Des exemples? La lampe à incandescence :
« Avec sa silhouette de tube digestif, sa base bunker en plastique bas de gamme, sa lumière pisseuse flamboyante, comme chargée d’antibiotiques, l’ampoule fluocompacte est l’objet du quotidien le plus antiesthétique que je connaisse, symbolisant tout le mal que l’humanité est capable de s’infliger à elle-même avec de bonnes intentions » (p.73).
Après avoir en toute urgence retiré les thermomètres des maisons parce qu’ils contenaient du mercure, on pousse avec force l’achat d’ampoules fluocompactes … qui contiennent du mercure – trouvez l’erreur. Au fait, entre un thermomètre et une ampoule fluocompacte, lequel de ces deux objets est-il plus susceptible d’être brisé?
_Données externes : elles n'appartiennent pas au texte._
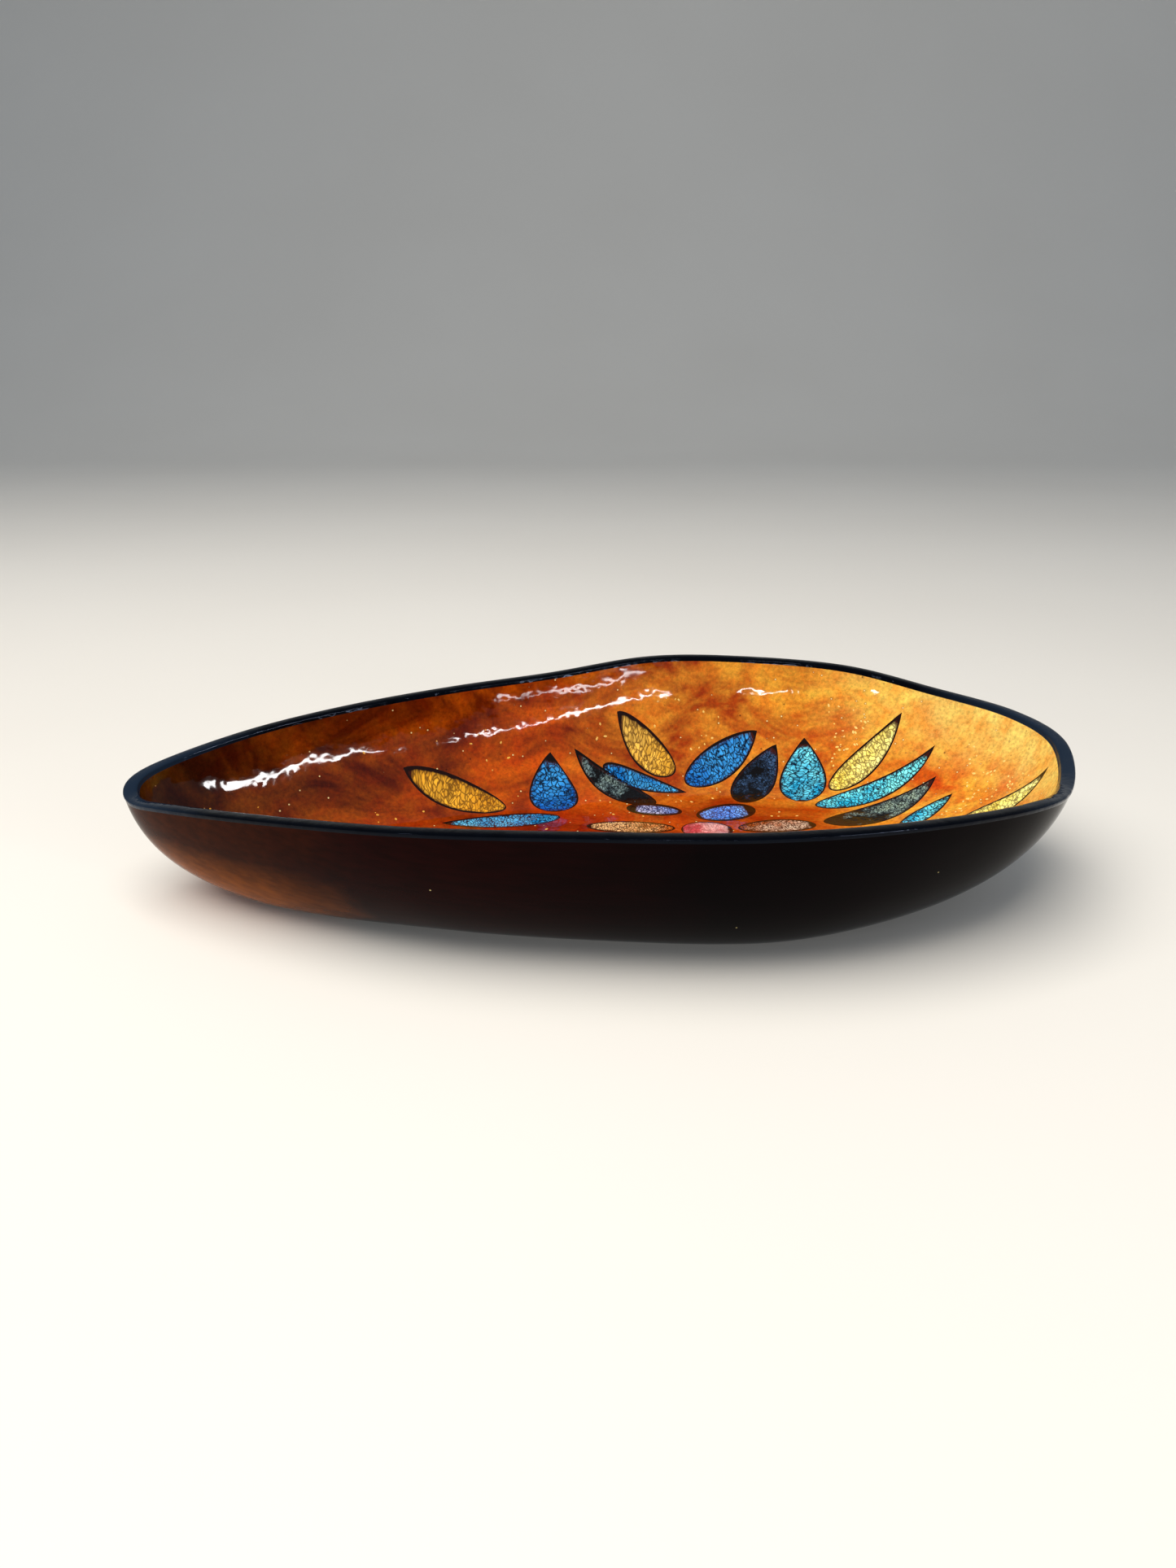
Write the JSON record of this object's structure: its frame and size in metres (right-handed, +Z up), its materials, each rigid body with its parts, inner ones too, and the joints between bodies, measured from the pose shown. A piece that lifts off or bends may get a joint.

Iegor Gran souligne avec humour que l’Institut national de santé publique du Québec présente la procédure d’urgence à suivre en cas de bris (disponible à la page 3 de ce document PDF).
- Ne pas utiliser d’aspirateur pour nettoyer les débris. En effet, cela peut contribuer à répandre le mercure à travers la pièce en plus de contaminer l’aspirateur.
- Aérer la pièce en ouvrant la fenêtre et quitter la pièce pendant 15 minutes avant de procéder au nettoyage.
- Procéder au nettoyage des débris et de la zone où a eu lieu le bris.
- Ouvrir la fenêtre pour aérer la pièce lors des quelques nettoyages subséquents avec l’aspirateur.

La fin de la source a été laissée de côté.